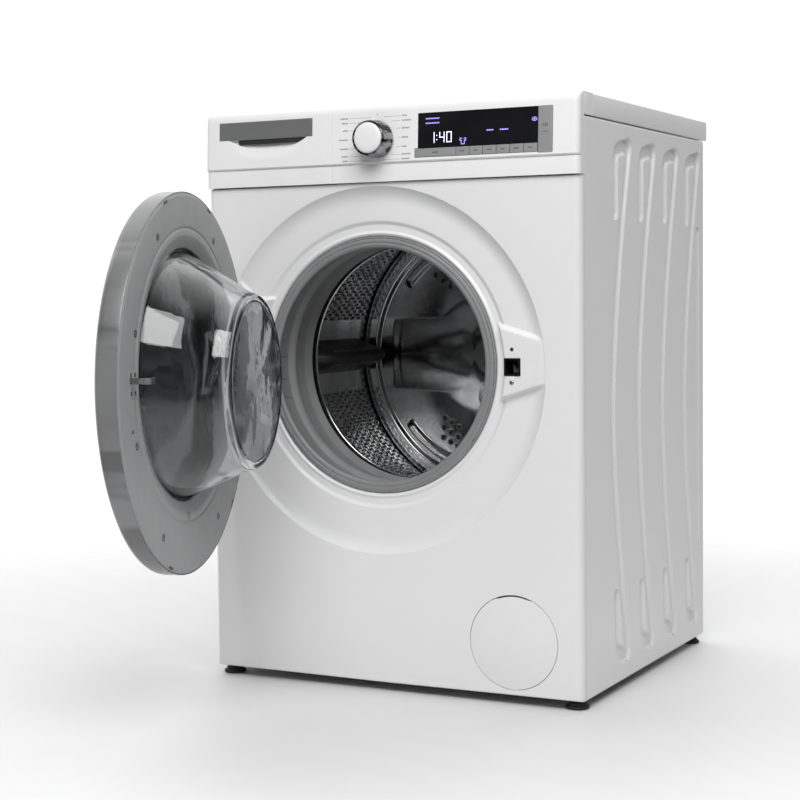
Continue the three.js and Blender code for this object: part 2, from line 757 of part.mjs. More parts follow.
function filterCap() {
  const cap = disc(34, [14, 25.5], flapX, flapZ, smallSteps);
  const plug = disc(28, [25, 96], flapX, flapZ, smallSteps);
  const grip = box([flapX - 3, flapX + 3], [6, 15], [flapZ - 26, flapZ + 26]);
  return join(cap, plug, grip);
}

function serviceFlap() {
  const plate = disc(flapRadius, [0.2, 2.6], flapX, flapZ);
  const fingerGap = disc(5, [-5, 10], flapX, flapZ + flapRadius + 1, 16);
  return cut(plate, fingerGap);
}

place('drain_pump', drainPump(), darkPlastic);
place('filter_cap', filterCap(), greyPlastic);
place('service_flap', serviceFlap(), whitePlastic);

// ---------------------------------------------------------------- lock, hinge and door

function doorLock() {
  const half = socketSize / 2;
  const wall = 1.6;
  const body = box([lockX - half - wall, lockX + half + 8], [1.4, 42], [lockZ - 28, lockZ + 28]);
  return cut(body, box([lockX - half, lockX + half], [-5, 34], [lockZ - half, lockZ + half]));
}

place('door_lock', doorLock(), darkPlastic);

const hingeMiddle = 475;
const hingeHalf = 37;              // half the height of the hinge over both lugs
const lugHeight = 6;
const pinRadius = 3;
const barrelRadius = 6.5;

function hingeBracket() {
  const plate = box([hingeX - 12, hingeX + 36], [2, 4.7], [hingeMiddle - 42, hingeMiddle + 42]);
  const lugs = [-1, 1].map((side) => {
    const inner = hingeMiddle + side * (hingeHalf - lugHeight);
    const z = [Math.min(inner, inner + side * lugHeight), Math.max(inner, inner + side * lugHeight)];
    const eye = roundBar([hingeX, hingeY, z[0]], [hingeX, hingeY, z[1]], barrelRadius, 16);
    return join(box([hingeX - 4, hingeX + 4], [hingeY, 3], z), eye);
  });
  const pin = roundBar([hingeX, hingeY, hingeMiddle - hingeHalf + 1],
    [hingeX, hingeY, hingeMiddle + hingeHalf - 1], pinRadius, 16);
  return join(plate, ...lugs, pin);
}

place('hinge_bracket', hingeBracket(), galvanised);

const doorSwing = new THREE.Group();
doorSwing.position.set(hingeX, hingeY, 0);
doorSwing.rotation.z = -THREE.MathUtils.degToRad(doorOpenAngle);
const door = new THREE.Group();
door.position.set(-hingeX, -hingeY, 0);
doorSwing.add(door);
assembly.add(doorSwing);

// depth into the door, measured away from the cabinet
const deep = (depth) => doorFace - depth;

// rings whose outer edge is round about the door's centre and whose hole is centred higher
function ringRise(distance) {
  const share = (doorRadius - distance) / (doorRadius - 205);
  return bowlRise * THREE.MathUtils.clamp(share, 0, 1);
}

// room for the hinge: everything near the pin is open except the skin of the door's front
function hingePocket() {
  const half = hingeHalf + 9;
  const z = [hingeMiddle - half, hingeMiddle + half];
  const room = roundBar([hingeX, hingeY, z[0]], [hingeX, hingeY, z[1]], 36, 32);
  const skin = box([hingeX - 60, hingeX + 60], [deep(60), deep(doorThickness - 3)], z);
  const slots = [-1, 1].map((side) => {
    const middle = hingeMiddle + side * (hingeHalf - lugHeight / 2);
    return box([hingeX - 40, hingeX - 4.5], [deep(40), deep(-1)], [middle - 4, middle + 4]);
  });
  return join(cut(room, skin), ...slots);
}

function doorInnerRing() {
  const profile = [
    [172, deep(6)], [188, deep(0)], [doorRadius - 1.5, deep(0)], [doorRadius - 1.5, deep(4)],
    [191, deep(4)], [177, deep(10)], [172, deep(10)], [172, deep(6)],
  ];
  const plate = raised(turned(profile, axisX, doorZ), axisX, doorZ, ringRise);
  const hookSlot = box([lockX - 9, lockX + 9], [deep(12), deep(-3)], [lockZ - 7, lockZ + 7]);
  return cut(plate, hookSlot, hingePocket());
}

function doorOuterRing() {
  const profile = [
    [doorRadius, deep(4.4)], [doorRadius, deep(24)], [doorRadius - 2.5, deep(30)],
    [doorRadius - 8, deep(doorThickness)], [203, deep(doorThickness)], [203, deep(30)],
    [doorRadius - 9, deep(30)], [doorRadius - 3, deep(23)], [doorRadius - 3, deep(4.4)],
    [doorRadius, deep(4.4)],
  ];
  const rim = raised(turned(profile, axisX, doorZ), axisX, doorZ, ringRise);
  const lipRing = ring(doorRadius - 6, doorRadius + 1, [deep(doorThickness), deep(23.5)], axisX, doorZ);
  const lip = lipRing.intersect(box([axisX + 200, axisX + 300], [-60, 0], [doorZ - 68, doorZ + 76]));
  return cut(join(rim, lip), hingePocket());
}

// The bowl leans: its small end sits lower than its rim.
function bowlLean(distance, y) {
  const share = THREE.MathUtils.clamp((y - deep(10)) / (bowlDepth + 10), 0, 1);
  return bowlRise - 9.5 * share;
}

function doorGlass() {
  const y = (height) => doorFace + height;
  const profile = [
    [0, y(bowlDepth)], [108, y(bowlDepth)], [115, y(bowlDepth - 2)], [bowlEndRadius, y(bowlDepth - 8)],
    [128, y(70)], [147, y(35)], [160, y(8)], [165, y(-4)], [168, y(-10.4)], [184, y(-10.4)],
    [184, y(-15)], [163, y(-15)], [155, y(7)], [142, y(34)], [123, y(68)], [113, y(88)], [107, y(92)],
    [0, y(92)],
  ];
  return raised(turned(profile, axisX, doorZ, roundSteps), axisX, doorZ, bowlLean);
}

function doorCover() {
  const profile = [
    [0, deep(28)], [186, deep(26)], [202.4, deep(28)], [202.4, deep(32)], [186, deep(34)],
    [90, deep(36.5)], [0, deep(37.5)],
  ];
  return raised(turned(profile, axisX, doorZ), axisX, doorZ, () => bowlRise);
}

function latchHook() {
  const outline = [
    [192, -22], [200, -22], [200, 22], [187, 22], [187, 19], [194, 13], [194, -14], [192, -14],
  ];
  return alongZ(outline, [lockZ - 4, lockZ + 4]);
}

function hingeArm() {
  const z = [hingeMiddle - hingeHalf + lugHeight + gap, hingeMiddle + hingeHalf - lugHeight - gap];
  const barrel = roundBar([hingeX, hingeY, z[0]], [hingeX, hingeY, z[1]], barrelRadius, 16);
  const leaf = box([hingeX, -206], [hingeY - 3, hingeY + 1], z);
  const bore = roundBar([hingeX, hingeY, 300], [hingeX, hingeY, 600], pinRadius + gap, 16);
  return cut(join(barrel, leaf), bore);
}

place('door_inner_ring', doorInnerRing(), greyPlastic, door);
place('door_outer_ring', doorOuterRing(), silver, door);
place('door_glass', doorGlass(), clearGlass, door);
place('door_cover', doorCover(), smokedGlass, door);
place('latch_hook', latchHook(), bearingSteel, door);
place('hinge_arm', hingeArm(), galvanised, door);

// ---------------------------------------------------------------- origin

// the origin is the middle of the footprint, door open, at floor level
assembly.updateMatrixWorld(true);
const footprint = new THREE.Box3().setFromObject(assembly, true);
const middle = footprint.getCenter(new THREE.Vector3());
assembly.position.set(-middle.x, -middle.y, 0);

export default assembly;
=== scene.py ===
"""The looks of a front load washing machine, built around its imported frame.

Pieces are made in millimetres in the cabinet's own directions: x across from the middle of
the cabinet, y behind the flat of the front panel, z up from the floor. The pieces of the door
are made with the door shut and are then swung open about the hinge pin.
"""

import json
from math import atan2, cos, pi, radians, sin, sqrt

import bmesh
import bpy
import numpy as np
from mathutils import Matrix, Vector
from mathutils.geometry import delaunay_2d_cdt


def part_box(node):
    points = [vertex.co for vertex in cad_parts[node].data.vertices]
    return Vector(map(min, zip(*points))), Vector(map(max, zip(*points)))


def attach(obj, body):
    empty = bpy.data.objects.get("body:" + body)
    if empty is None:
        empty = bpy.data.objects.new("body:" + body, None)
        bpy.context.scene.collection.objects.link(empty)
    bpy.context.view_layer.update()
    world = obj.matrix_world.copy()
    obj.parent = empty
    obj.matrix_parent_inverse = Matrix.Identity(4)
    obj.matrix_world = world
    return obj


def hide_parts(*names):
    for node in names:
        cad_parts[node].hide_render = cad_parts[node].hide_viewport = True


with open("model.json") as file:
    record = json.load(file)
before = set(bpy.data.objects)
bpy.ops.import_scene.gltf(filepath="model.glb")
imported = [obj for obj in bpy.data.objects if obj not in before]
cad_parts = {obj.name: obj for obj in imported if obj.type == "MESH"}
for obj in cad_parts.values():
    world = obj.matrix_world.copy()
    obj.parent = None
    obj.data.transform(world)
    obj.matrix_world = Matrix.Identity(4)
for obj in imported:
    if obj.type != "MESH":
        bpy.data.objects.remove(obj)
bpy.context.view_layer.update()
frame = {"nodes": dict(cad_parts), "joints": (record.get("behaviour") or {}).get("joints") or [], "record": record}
nodes = frame["nodes"]

# ---- driving sizes, read from the frame where a CAD node gives them

MM = 0.001
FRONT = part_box("front_panel")[0].y


def span(node):
    """The x, y and z ranges of a CAD node, in millimetres."""
    low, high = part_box(node)
    shift = Vector((0, FRONT, 0))
    return [(a / MM, b / MM) for a, b in zip(low - shift, high - shift)]


def middle(pair):
    return (pair[0] + pair[1]) / 2


HALF_WIDTH = span("side_panel_right")[0][1]
SIDE_FRONT, SIDE_BACK = span("side_panel_right")[1]
CABINET_BOTTOM, PANEL_TOP = span("front_panel")[2]
WORKTOP_BOTTOM, HEIGHT = span("top_cover")[2]
AXIS_X = middle(span("drum_back")[0])
AXIS_Z = middle(span("drum_back")[2])
OPENING_RADIUS = 186
RECESS_RADIUS = 266
RECESS_Z = AXIS_Z - 8
CORNER = 11
LOCK_X = 197
LOCK_Z = AXIS_Z
SOCKET_HALF = 11
FLAP_X = middle(span("service_flap")[0])
FLAP_RADIUS = (span("service_flap")[0][1] - span("service_flap")[0][0]) / 2
FLAP_Z = span("service_flap")[2][0] + FLAP_RADIUS
DRUM_RADIUS = 238
DRUM_LIP = 174
DOOR_RADIUS = (span("door_outer_ring")[2][1] - span("door_outer_ring")[2][0]) / 2
DOOR_Z = middle(span("door_outer_ring")[2])
DOOR_OPEN = radians(75.5)
DOOR_FACE = -7
BOWL_RISE = 12
DIAL_X = middle(span("dial_ring")[0])
DIAL_Z = middle(span("dial_ring")[2])
FASCIA_SPLIT = span("control_fascia")[0][0]
FASCIA_BOTTOM = span("control_fascia")[2][0]
STRIP_TOP = 764
FASCIA_LEAN = 4 / 78

hinge = next(j for j in frame["joints"] if j["name"] == "door_hinge")
HINGE_X = hinge["pos_m"][0] / MM
HINGE_Y = (hinge["pos_m"][1] - FRONT) / MM

# ---- materials


def wired(tree, kind, output, inputs, operation=None):
    """Adds a node, fills its inputs with values or links, and gives one of its outputs."""
    node = tree.nodes.new(kind)
    if operation:
        node.operation = operation
    for name, value in inputs.items():
        if isinstance(value, bpy.types.NodeSocket):
            tree.links.new(value, node.inputs[name])
        else:
            node.inputs[name].default_value = value
    return node.outputs[output]


def noise(tree, size, detail=3.0, stretch=None):
    """Noise with features of a size in millimetres, drawn out along one axis if asked."""
    place = wired(tree, "ShaderNodeTexCoord", "Object", {})
    spread = wired(tree, "ShaderNodeMapping", "Vector",
                   {"Vector": place, "Scale": stretch or (1, 1, 1)})
    return wired(tree, "ShaderNodeTexNoise", "Fac",
                 {"Vector": spread, "Scale": 1 / (size * MM), "Detail": detail})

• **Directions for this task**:
Pull out every line above that holds the word "names".

• **Answer in full**:
def hide_parts(*names):
    for node in names:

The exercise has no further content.